This semester (Spring 2014), we are both enrolled in a new V&PA crossover course, SCRN 210, Experimental Production Workshop: Glitch Aesthetics. This course is taught by Professor Hugh Manon, and deals with the newly-developing art of glitch. As a way of examining glitch, we have looked at other art forms for comparisons in style and method. Professor Manon brought in a series of letters in his possession that were sent to the editor of the Ligonier Echo, Richard Schwab. These letters, which are primarily collage-based but also include pages of text, are filled with cut-out images, quotations, historical references, and what we believe is biographical information about the author, V. E. Cullen. The only thing we know about Cullen for certain is that he died in 1991. These letters have not been publicised or shared extensively before; this is a completely new project. They are carefully crafted with drawings, quotations, and collage work on the envelopes as well as the letters inside. Each one is an elaborate piece that requires further examination to discover all of the different elements.
There are approximately 35 letters in total, sent over the course of 5 years, from 1985 to 1990. A good number of them have never been opened or seen before besides upon their creation. They are in good condition now but will degrade over time. We believe that we can get them scanned in 2 months. Since we are both on campus this summer we should be able to use the school’s scanning resources to get these on a computer and then online in a digital archive. After that, we will be able to begin poring over the images and annotating the sometimes obscure references that pepper the letters. Through this it is our hope that we can trace patterns and potentially find a bigger meaning in all of them. Professor Manon has offered to oversee this process and be our faculty sponsor. He will bring the letters in to show the committee awarding the Bickman grant for a physical example of exactly what we are talking about.
A timeline for our project, if we begin our work in June, runs for the entire summer. In terms of concrete goals, from June to July we will concentrate on creating high resolution scans of each component of the letters. This involves scanning every piece in chronological order and editing the images in Photoshop to remove Cullen’s home address, add annotation numbers for future research, and make initial lists of topics for future research. In August, we will conduct sample research on one to three letters to test how much time research will take, and figure out what the most productive way to move forward will be. The eventual goal is to research all of the content, but we want to be realistic with our timeline and anticipate having to continue this research into the future.
Some specific examples of the information we will be looking for include historical information and context for dates and locations mentioned in the letters, reverse image searching and attempts to track down any cut out photos included in the letters, and citations for quotations and cultural references written onto the envelopes and letters. Our intention is to include these annotations alongside individual images in an online archive that will be publically available.
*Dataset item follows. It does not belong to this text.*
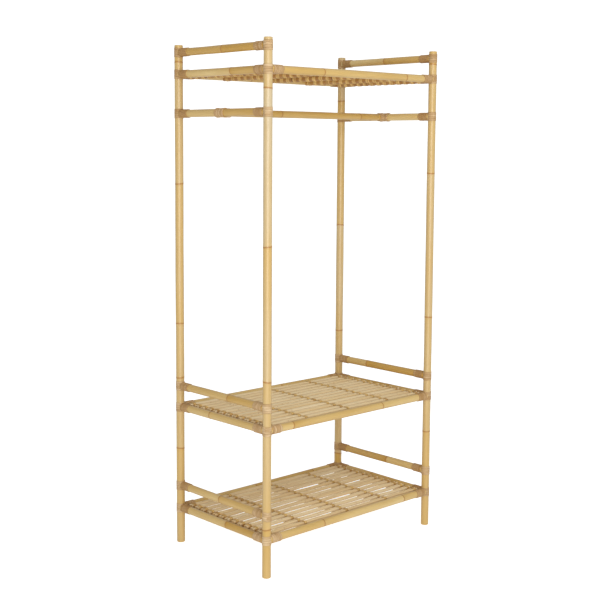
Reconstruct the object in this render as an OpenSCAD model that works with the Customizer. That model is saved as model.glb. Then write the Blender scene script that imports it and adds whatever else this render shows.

Margaret: Working on archiving these letters speaks to me for a few different reasons. From an archival and research perspective, this feels like valuable experience to obtain. These documents serve not only as a wonderful collection of artistic work in an unusual form, but they are a snapshot of one person’s life in a small town in Pennsylvania. There are many reasons why it is important to preserve these letters - they will not last forever, and the idea of contributing to the preservation of a cultural narrative is very appealing. From an artistic perspective, these letters would be excellent source material for various creative endeavors - including but not limited to content for a script, a concept album, collage-based art, or experimental book making. As a student of theater here, I am very interested in taking this project and turning it into a performance piece in the future. In addition, our plan to make this available online means that others could also explore and be inspired by this collection of letters.
Fenn: We believe that these letters deserve to be archived and seen. The mystique that the collection carries and the time capsule-esque qualities to it are fascinating and could lend themselves to be interpreted through many mediums. As a digital artist, I am excited to craft a website that will do these letters justice. Margaret and I talked about the potential of writing a play inspired by the letters, and I am interested in crafting music that fits their tone. I think that this is a great opportunity to learn about an incredible amount of things that may not have been connected before through the references in the letters.
One thing that will help to make this project successful and practical is our approach from very different perspectives and disciplines. Although we both work within the V&PA department at Clark, we have different experiences (everything from library science to recording technology) and different professional goals. It is important to both of us that we create a resource that will appeal to multiple disciplines, as well as a collection of art that can be better appreciated than it would be left in envelopes to disintegrate.